## SOURCE EXCERPT
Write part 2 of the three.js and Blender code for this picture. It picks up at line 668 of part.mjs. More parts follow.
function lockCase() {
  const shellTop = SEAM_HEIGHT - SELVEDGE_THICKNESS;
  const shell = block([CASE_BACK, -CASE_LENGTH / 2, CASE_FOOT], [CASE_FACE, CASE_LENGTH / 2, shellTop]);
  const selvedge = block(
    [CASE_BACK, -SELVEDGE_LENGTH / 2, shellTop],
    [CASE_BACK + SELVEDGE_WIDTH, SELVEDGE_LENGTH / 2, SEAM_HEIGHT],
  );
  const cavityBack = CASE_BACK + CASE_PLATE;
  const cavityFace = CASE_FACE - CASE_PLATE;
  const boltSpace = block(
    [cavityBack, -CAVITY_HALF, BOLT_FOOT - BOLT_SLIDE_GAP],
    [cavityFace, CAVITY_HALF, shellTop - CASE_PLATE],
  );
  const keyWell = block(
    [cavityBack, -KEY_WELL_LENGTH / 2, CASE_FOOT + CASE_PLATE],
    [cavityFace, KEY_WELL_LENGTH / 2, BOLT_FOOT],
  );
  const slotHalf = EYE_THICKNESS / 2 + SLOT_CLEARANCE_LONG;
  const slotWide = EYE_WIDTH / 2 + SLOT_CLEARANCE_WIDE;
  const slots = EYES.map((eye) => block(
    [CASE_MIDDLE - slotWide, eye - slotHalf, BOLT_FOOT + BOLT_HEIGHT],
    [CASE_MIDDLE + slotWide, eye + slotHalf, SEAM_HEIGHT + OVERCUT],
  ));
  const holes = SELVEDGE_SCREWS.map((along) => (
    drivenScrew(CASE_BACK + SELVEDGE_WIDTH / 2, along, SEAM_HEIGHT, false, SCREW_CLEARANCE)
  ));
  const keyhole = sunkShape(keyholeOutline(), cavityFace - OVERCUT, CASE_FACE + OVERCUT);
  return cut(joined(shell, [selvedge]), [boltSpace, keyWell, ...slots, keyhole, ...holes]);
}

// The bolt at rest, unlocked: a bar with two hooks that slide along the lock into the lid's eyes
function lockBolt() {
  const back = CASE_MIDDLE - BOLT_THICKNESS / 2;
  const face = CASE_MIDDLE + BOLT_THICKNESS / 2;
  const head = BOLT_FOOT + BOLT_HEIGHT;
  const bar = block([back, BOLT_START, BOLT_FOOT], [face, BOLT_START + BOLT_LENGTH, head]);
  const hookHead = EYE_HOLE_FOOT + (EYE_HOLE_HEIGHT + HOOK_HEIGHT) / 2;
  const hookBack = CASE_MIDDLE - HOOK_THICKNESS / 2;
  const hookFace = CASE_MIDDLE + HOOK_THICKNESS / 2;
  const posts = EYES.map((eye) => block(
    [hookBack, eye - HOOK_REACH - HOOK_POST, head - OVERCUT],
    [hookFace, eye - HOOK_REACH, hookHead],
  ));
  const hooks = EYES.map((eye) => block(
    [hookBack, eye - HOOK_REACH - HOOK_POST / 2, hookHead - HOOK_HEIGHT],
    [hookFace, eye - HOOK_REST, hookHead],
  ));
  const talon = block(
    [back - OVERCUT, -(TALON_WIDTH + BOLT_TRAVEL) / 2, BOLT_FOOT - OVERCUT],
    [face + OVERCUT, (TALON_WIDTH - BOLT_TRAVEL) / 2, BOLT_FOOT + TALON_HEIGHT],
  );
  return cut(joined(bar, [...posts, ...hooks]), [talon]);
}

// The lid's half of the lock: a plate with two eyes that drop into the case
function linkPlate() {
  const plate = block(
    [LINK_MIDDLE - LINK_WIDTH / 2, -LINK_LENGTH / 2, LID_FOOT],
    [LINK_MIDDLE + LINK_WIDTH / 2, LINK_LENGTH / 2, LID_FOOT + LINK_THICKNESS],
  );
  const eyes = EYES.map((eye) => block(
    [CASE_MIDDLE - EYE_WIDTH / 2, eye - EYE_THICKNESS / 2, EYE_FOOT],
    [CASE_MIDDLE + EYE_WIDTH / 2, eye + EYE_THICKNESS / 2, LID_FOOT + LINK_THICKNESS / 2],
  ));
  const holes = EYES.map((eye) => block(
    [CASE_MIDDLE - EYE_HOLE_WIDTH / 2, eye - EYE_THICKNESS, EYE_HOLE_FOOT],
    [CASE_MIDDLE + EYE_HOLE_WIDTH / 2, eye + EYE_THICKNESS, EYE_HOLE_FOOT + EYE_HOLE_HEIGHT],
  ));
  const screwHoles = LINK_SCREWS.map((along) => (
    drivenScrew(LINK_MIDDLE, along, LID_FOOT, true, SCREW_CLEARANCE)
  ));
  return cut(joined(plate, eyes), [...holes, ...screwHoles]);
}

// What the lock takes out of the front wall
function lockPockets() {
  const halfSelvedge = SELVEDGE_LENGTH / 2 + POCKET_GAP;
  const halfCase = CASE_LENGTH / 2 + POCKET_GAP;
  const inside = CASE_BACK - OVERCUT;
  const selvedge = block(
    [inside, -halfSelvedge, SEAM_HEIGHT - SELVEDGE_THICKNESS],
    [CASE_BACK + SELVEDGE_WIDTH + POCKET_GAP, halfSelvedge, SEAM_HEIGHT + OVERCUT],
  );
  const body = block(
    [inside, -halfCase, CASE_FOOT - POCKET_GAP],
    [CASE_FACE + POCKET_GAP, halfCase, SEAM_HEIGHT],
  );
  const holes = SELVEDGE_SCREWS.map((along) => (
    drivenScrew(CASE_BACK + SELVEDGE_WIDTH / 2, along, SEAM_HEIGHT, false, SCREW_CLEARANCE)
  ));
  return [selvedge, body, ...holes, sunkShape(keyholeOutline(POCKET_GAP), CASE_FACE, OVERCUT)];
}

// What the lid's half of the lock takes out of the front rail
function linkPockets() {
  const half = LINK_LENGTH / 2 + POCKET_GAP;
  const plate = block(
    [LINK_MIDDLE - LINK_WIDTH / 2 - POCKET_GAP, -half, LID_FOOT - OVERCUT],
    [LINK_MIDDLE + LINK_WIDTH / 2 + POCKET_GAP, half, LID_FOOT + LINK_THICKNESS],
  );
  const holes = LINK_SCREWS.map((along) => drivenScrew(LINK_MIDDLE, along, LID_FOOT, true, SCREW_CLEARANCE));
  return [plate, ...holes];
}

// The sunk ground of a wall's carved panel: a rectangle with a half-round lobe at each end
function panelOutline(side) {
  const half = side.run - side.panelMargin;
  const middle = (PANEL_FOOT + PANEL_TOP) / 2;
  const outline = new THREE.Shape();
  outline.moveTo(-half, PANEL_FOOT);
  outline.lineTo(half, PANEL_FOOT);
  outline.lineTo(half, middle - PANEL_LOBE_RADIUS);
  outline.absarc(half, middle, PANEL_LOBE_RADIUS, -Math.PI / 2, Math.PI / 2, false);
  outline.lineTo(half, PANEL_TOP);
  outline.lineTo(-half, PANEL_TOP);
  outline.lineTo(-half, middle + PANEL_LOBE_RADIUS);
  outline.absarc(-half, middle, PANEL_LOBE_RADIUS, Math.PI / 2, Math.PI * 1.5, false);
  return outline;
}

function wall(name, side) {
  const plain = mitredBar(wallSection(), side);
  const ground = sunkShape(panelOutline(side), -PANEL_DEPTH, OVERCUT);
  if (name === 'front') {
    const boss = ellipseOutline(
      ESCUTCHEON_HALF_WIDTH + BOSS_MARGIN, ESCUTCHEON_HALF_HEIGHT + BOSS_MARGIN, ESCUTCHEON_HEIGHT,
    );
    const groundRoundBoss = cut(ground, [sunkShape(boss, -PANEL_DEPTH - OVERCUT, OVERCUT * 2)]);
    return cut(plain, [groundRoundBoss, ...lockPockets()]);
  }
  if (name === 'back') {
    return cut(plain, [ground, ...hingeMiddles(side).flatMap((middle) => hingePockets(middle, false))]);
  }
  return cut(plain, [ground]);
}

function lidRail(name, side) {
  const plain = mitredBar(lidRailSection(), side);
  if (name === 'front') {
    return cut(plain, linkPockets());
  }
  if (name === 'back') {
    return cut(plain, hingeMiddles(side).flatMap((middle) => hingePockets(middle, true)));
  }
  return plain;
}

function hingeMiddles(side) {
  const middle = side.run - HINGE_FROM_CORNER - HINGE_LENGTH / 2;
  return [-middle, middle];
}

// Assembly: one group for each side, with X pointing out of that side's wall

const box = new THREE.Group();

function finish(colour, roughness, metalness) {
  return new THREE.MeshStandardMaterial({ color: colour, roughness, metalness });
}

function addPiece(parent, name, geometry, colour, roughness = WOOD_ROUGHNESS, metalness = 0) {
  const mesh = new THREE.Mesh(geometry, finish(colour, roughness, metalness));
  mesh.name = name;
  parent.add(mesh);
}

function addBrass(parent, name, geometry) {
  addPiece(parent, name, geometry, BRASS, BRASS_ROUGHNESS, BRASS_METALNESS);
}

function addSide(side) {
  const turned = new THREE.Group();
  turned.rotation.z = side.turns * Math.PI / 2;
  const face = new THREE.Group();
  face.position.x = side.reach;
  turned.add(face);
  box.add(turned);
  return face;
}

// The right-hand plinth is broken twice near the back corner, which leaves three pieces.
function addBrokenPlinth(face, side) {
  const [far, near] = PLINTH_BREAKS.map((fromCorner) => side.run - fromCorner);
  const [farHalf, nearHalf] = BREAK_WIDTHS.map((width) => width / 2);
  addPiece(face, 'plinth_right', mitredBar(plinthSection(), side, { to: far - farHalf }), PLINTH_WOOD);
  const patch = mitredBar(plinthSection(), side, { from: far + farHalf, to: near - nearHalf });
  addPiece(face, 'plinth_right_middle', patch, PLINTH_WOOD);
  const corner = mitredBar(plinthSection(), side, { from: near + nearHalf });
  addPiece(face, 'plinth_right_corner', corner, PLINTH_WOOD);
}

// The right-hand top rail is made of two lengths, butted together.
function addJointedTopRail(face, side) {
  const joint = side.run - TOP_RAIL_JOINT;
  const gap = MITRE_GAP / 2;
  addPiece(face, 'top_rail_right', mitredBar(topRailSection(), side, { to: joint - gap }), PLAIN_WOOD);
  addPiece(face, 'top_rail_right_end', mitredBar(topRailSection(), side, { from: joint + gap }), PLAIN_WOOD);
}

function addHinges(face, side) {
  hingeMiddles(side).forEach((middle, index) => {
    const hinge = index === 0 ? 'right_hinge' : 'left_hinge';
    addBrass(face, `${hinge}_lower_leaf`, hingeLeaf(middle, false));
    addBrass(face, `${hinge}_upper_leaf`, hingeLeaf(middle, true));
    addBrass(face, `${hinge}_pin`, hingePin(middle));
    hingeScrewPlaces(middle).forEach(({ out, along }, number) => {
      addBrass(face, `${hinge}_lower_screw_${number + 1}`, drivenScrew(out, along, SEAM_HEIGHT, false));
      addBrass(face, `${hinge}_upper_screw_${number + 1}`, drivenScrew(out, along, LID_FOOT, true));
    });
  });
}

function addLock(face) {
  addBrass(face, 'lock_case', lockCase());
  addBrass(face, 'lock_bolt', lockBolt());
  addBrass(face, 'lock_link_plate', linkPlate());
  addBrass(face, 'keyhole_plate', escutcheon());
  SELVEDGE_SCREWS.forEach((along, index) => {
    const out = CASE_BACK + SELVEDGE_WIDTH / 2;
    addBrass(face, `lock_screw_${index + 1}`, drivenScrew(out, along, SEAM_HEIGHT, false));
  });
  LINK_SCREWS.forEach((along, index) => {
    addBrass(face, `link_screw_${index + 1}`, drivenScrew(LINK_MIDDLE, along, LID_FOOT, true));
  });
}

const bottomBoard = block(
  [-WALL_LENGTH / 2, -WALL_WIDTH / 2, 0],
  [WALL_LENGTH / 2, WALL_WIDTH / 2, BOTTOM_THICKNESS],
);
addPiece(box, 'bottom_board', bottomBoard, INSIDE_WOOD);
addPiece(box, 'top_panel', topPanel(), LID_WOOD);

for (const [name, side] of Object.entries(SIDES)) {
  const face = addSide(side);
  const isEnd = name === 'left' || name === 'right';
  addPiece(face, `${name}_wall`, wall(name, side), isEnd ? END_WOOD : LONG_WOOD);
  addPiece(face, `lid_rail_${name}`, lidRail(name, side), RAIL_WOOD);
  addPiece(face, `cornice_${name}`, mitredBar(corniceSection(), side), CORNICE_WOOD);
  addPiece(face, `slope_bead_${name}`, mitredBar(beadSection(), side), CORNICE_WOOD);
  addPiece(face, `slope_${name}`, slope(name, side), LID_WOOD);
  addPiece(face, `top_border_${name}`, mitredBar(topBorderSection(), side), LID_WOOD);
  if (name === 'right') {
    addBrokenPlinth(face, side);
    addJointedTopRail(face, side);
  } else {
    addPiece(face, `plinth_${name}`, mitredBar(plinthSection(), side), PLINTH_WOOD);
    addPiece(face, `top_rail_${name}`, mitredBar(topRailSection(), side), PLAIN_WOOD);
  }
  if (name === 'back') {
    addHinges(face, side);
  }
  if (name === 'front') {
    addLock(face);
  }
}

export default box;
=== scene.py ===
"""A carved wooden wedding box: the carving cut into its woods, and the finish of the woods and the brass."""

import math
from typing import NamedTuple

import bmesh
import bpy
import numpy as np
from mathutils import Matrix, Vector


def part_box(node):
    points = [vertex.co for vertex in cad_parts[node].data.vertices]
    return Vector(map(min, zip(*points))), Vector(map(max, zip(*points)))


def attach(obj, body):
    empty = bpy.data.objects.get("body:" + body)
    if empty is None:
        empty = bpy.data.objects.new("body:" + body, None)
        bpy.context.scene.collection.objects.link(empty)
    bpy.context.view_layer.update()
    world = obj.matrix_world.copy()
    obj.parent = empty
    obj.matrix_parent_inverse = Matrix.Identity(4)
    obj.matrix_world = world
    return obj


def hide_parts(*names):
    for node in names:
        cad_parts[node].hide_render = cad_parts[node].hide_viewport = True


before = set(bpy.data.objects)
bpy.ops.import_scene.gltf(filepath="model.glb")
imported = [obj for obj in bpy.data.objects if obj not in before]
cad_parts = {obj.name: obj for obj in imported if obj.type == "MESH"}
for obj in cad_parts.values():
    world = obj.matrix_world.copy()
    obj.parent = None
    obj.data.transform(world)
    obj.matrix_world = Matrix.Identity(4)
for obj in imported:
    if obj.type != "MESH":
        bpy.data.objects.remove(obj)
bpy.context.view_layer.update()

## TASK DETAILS
Repeat exactly, and only, the lines from the one containing "obj.parent = empty" through the end of the material.

## RESPONSE FOR THIS EXERCISE
    obj.parent = empty
    obj.matrix_parent_inverse = Matrix.Identity(4)
    obj.matrix_world = world
    return obj


def hide_parts(*names):
    for node in names:
        cad_parts[node].hide_render = cad_parts[node].hide_viewport = True


before = set(bpy.data.objects)
bpy.ops.import_scene.gltf(filepath="model.glb")
imported = [obj for obj in bpy.data.objects if obj not in before]
cad_parts = {obj.name: obj for obj in imported if obj.type == "MESH"}
for obj in cad_parts.values():
    world = obj.matrix_world.copy()
    obj.parent = None
    obj.data.transform(world)
    obj.matrix_world = Matrix.Identity(4)
for obj in imported:
    if obj.type != "MESH":
        bpy.data.objects.remove(obj)
bpy.context.view_layer.update()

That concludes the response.